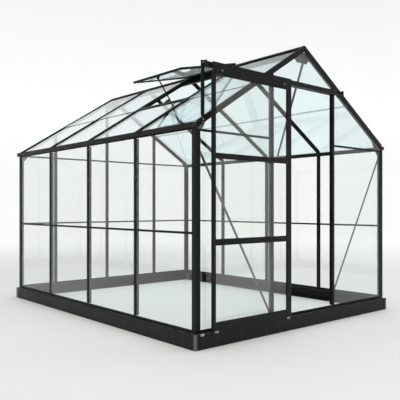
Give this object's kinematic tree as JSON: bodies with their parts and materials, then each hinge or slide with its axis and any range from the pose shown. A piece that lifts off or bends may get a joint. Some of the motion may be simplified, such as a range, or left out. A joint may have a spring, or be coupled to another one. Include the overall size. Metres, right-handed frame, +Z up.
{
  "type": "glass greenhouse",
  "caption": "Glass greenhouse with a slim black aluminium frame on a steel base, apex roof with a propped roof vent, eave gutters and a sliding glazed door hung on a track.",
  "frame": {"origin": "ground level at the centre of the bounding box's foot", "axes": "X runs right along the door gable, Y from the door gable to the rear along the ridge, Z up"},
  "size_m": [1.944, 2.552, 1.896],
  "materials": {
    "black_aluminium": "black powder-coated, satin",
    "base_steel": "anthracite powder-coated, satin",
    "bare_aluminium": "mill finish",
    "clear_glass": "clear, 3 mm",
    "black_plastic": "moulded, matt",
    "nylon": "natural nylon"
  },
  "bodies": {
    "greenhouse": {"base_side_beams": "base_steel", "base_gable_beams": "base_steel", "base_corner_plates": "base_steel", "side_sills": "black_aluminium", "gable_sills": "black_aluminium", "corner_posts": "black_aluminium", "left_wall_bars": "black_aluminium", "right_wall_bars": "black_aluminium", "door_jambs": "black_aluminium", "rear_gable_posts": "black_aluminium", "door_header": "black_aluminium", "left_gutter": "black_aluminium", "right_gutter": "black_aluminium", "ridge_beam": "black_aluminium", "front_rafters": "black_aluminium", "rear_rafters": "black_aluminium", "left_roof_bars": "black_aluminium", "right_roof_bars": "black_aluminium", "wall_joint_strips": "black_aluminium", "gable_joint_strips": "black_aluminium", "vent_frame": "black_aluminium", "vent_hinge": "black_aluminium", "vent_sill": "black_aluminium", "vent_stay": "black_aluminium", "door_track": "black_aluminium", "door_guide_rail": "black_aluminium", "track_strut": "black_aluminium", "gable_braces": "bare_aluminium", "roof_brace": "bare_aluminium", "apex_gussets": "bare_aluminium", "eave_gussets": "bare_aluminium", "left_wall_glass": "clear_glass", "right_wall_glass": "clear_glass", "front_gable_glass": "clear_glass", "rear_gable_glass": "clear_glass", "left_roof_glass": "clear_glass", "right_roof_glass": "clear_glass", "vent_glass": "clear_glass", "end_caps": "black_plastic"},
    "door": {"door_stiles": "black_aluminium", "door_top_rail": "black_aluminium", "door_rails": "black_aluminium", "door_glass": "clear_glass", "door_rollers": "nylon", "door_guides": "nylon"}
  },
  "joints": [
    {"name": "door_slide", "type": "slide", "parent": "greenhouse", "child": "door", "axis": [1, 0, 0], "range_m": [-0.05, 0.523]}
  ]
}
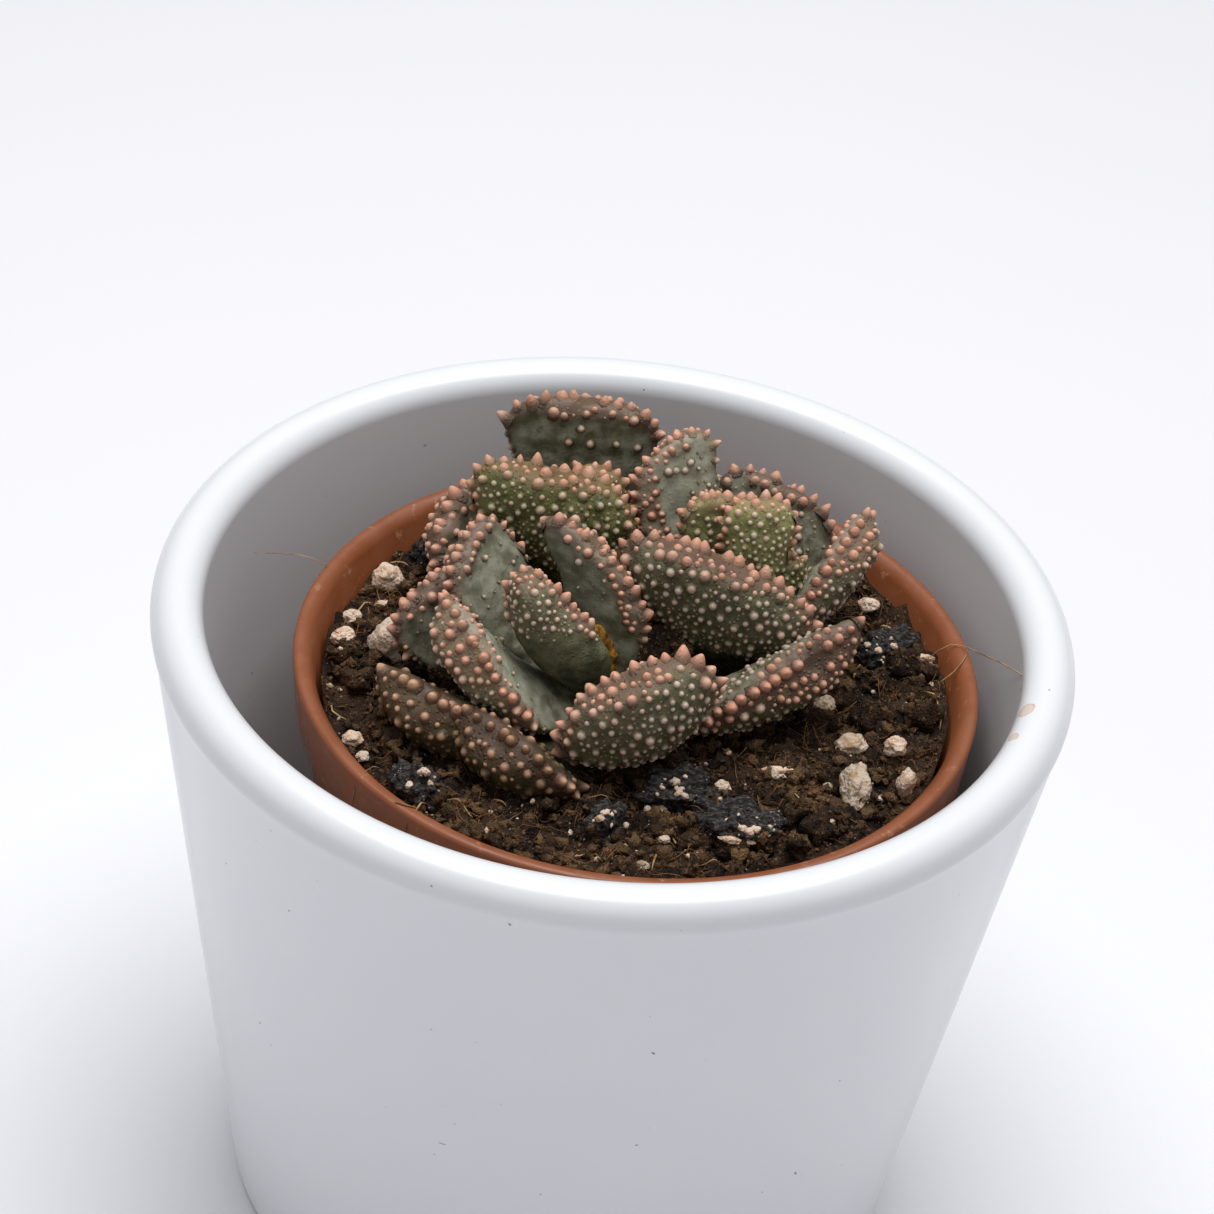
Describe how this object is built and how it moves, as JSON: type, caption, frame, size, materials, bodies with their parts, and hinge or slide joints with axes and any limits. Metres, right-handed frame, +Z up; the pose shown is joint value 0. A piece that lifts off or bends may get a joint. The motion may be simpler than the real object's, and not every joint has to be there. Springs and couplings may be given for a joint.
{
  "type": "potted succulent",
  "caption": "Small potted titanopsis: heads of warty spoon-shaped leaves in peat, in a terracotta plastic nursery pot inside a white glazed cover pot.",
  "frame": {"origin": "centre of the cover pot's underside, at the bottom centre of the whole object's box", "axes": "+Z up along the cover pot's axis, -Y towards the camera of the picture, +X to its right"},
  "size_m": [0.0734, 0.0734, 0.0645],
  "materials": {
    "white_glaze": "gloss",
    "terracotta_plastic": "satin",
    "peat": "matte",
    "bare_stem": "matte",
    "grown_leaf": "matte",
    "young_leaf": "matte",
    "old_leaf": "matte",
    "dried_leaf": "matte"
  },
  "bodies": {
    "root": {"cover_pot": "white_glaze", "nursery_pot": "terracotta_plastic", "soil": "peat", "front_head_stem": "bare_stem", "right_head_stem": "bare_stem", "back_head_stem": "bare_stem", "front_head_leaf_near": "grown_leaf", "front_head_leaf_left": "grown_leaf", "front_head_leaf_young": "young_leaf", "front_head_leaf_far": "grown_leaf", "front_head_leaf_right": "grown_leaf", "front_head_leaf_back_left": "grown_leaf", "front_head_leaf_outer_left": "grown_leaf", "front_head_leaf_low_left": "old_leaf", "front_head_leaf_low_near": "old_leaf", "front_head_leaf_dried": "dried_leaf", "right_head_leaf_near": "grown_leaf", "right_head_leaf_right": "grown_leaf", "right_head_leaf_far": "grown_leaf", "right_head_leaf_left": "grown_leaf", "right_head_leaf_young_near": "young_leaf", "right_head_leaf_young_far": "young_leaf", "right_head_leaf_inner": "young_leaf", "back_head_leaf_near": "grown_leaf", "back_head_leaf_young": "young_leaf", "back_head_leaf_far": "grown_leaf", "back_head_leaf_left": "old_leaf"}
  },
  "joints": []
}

# Aim of the exercise:
Nothing in the data may differ; print all of it exactly as written.

# Correct output:
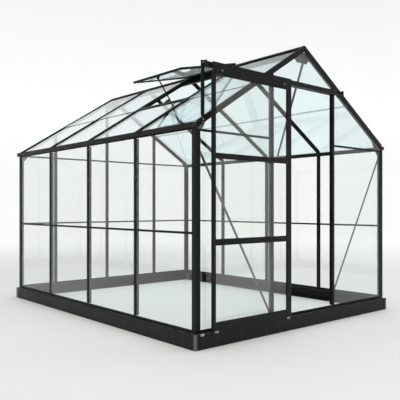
Give this object's kinematic tree as JSON: bodies with their parts and materials, then each hinge or slide with its axis and any range from the pose shown. A piece that lifts off or bends may get a joint. Some of the motion may be simplified, such as a range, or left out. A joint may have a spring, or be coupled to another one. Include the overall size. Metres, right-handed frame, +Z up.
{
  "type": "glass greenhouse",
  "caption": "Glass greenhouse with a slim black aluminium frame on a steel base, apex roof with a propped roof vent, eave gutters and a sliding glazed door hung on a track.",
  "frame": {"origin": "ground level at the centre of the bounding box's foot", "axes": "X runs right along the door gable, Y from the door gable to the rear along the ridge, Z up"},
  "size_m": [1.944, 2.552, 1.896],
  "materials": {
    "black_aluminium": "black powder-coated, satin",
    "base_steel": "anthracite powder-coated, satin",
    "bare_aluminium": "mill finish",
    "clear_glass": "clear, 3 mm",
    "black_plastic": "moulded, matt",
    "nylon": "natural nylon"
  },
  "bodies": {
    "greenhouse": {"base_side_beams": "base_steel", "base_gable_beams": "base_steel", "base_corner_plates": "base_steel", "side_sills": "black_aluminium", "gable_sills": "black_aluminium", "corner_posts": "black_aluminium", "left_wall_bars": "black_aluminium", "right_wall_bars": "black_aluminium", "door_jambs": "black_aluminium", "rear_gable_posts": "black_aluminium", "door_header": "black_aluminium", "left_gutter": "black_aluminium", "right_gutter": "black_aluminium", "ridge_beam": "black_aluminium", "front_rafters": "black_aluminium", "rear_rafters": "black_aluminium", "left_roof_bars": "black_aluminium", "right_roof_bars": "black_aluminium", "wall_joint_strips": "black_aluminium", "gable_joint_strips": "black_aluminium", "vent_frame": "black_aluminium", "vent_hinge": "black_aluminium", "vent_sill": "black_aluminium", "vent_stay": "black_aluminium", "door_track": "black_aluminium", "door_guide_rail": "black_aluminium", "track_strut": "black_aluminium", "gable_braces": "bare_aluminium", "roof_brace": "bare_aluminium", "apex_gussets": "bare_aluminium", "eave_gussets": "bare_aluminium", "left_wall_glass": "clear_glass", "right_wall_glass": "clear_glass", "front_gable_glass": "clear_glass", "rear_gable_glass": "clear_glass", "left_roof_glass": "clear_glass", "right_roof_glass": "clear_glass", "vent_glass": "clear_glass", "end_caps": "black_plastic"},
    "door": {"door_stiles": "black_aluminium", "door_top_rail": "black_aluminium", "door_rails": "black_aluminium", "door_glass": "clear_glass", "door_rollers": "nylon", "door_guides": "nylon"}
  },
  "joints": [
    {"name": "door_slide", "type": "slide", "parent": "greenhouse", "child": "door", "axis": [1, 0, 0], "range_m": [-0.05, 0.523]}
  ]
}
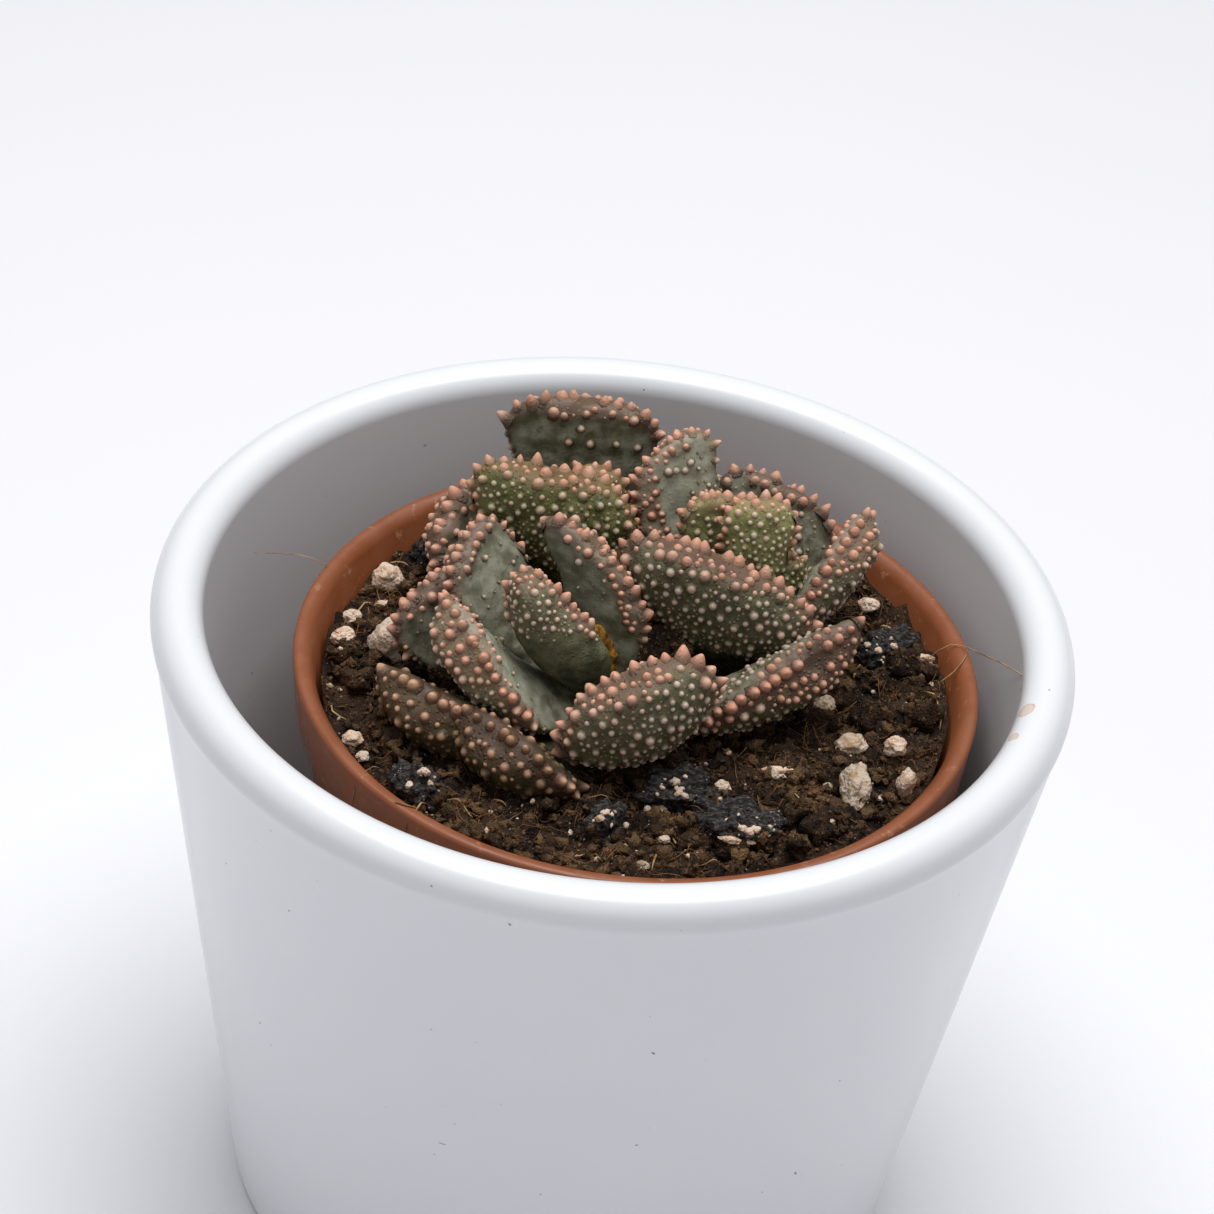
Describe how this object is built and how it moves, as JSON: type, caption, frame, size, materials, bodies with their parts, and hinge or slide joints with axes and any limits. Metres, right-handed frame, +Z up; the pose shown is joint value 0. A piece that lifts off or bends may get a joint. The motion may be simpler than the real object's, and not every joint has to be there. Springs and couplings may be given for a joint.
{
  "type": "potted succulent",
  "caption": "Small potted titanopsis: heads of warty spoon-shaped leaves in peat, in a terracotta plastic nursery pot inside a white glazed cover pot.",
  "frame": {"origin": "centre of the cover pot's underside, at the bottom centre of the whole object's box", "axes": "+Z up along the cover pot's axis, -Y towards the camera of the picture, +X to its right"},
  "size_m": [0.0734, 0.0734, 0.0645],
  "materials": {
    "white_glaze": "gloss",
    "terracotta_plastic": "satin",
    "peat": "matte",
    "bare_stem": "matte",
    "grown_leaf": "matte",
    "young_leaf": "matte",
    "old_leaf": "matte",
    "dried_leaf": "matte"
  },
  "bodies": {
    "root": {"cover_pot": "white_glaze", "nursery_pot": "terracotta_plastic", "soil": "peat", "front_head_stem": "bare_stem", "right_head_stem": "bare_stem", "back_head_stem": "bare_stem", "front_head_leaf_near": "grown_leaf", "front_head_leaf_left": "grown_leaf", "front_head_leaf_young": "young_leaf", "front_head_leaf_far": "grown_leaf", "front_head_leaf_right": "grown_leaf", "front_head_leaf_back_left": "grown_leaf", "front_head_leaf_outer_left": "grown_leaf", "front_head_leaf_low_left": "old_leaf", "front_head_leaf_low_near": "old_leaf", "front_head_leaf_dried": "dried_leaf", "right_head_leaf_near": "grown_leaf", "right_head_leaf_right": "grown_leaf", "right_head_leaf_far": "grown_leaf", "right_head_leaf_left": "grown_leaf", "right_head_leaf_young_near": "young_leaf", "right_head_leaf_young_far": "young_leaf", "right_head_leaf_inner": "young_leaf", "back_head_leaf_near": "grown_leaf", "back_head_leaf_young": "young_leaf", "back_head_leaf_far": "grown_leaf", "back_head_leaf_left": "old_leaf"}
  },
  "joints": []
}